━━ Stored data ━━

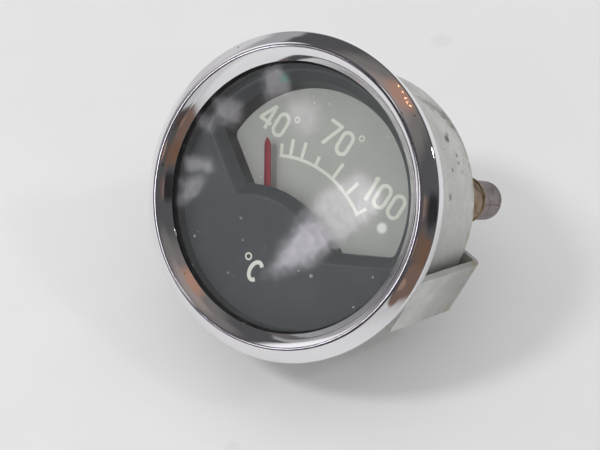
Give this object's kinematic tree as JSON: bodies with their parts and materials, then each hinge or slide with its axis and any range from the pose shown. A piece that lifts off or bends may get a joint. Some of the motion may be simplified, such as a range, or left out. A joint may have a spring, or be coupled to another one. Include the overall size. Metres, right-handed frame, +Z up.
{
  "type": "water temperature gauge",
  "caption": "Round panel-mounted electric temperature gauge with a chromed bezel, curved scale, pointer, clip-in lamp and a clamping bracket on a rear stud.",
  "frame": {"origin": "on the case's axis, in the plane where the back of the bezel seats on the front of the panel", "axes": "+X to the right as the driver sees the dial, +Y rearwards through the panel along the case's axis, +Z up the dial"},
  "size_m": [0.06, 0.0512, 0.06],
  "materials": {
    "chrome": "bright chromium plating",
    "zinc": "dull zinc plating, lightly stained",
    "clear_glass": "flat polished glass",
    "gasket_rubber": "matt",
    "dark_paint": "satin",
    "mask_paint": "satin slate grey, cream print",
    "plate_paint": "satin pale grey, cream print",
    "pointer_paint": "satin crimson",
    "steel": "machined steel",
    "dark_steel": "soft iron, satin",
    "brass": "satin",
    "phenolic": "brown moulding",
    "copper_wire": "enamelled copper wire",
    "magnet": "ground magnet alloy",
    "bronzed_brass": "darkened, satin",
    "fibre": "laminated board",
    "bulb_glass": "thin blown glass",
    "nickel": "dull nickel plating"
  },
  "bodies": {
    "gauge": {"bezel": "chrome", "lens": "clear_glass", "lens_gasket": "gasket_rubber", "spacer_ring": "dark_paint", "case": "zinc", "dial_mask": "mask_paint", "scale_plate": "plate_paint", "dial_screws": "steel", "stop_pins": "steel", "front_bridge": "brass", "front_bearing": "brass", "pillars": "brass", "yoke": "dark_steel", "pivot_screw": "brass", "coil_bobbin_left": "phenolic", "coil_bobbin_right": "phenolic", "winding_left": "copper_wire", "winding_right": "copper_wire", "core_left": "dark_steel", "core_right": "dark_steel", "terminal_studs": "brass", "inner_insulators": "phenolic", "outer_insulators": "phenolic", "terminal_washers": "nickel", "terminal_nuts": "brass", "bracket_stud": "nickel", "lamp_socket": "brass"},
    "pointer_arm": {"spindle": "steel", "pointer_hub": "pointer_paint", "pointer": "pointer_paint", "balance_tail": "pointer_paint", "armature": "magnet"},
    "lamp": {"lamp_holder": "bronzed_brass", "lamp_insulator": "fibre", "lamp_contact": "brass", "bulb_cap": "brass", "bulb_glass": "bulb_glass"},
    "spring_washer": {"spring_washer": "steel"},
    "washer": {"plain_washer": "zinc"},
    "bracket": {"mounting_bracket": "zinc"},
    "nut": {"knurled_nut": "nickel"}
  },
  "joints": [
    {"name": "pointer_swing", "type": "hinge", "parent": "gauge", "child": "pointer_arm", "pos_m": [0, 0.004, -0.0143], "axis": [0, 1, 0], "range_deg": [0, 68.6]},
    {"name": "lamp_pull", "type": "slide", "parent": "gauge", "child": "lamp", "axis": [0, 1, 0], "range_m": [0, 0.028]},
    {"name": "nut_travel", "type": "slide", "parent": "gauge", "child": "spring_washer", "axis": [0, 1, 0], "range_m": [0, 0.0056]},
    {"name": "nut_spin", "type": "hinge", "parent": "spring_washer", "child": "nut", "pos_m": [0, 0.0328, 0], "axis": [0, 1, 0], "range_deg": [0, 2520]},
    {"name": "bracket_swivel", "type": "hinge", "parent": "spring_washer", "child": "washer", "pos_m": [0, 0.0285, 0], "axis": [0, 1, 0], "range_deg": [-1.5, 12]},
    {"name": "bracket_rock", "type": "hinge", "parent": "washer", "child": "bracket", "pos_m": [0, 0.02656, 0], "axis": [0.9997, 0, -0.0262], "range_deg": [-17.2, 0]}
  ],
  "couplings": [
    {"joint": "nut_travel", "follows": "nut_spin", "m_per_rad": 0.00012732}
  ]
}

━━━

* _Task statement_:
Count how many lines of the listing above include "bodies" and report that number alone.

* _Solution to the exercise_:
2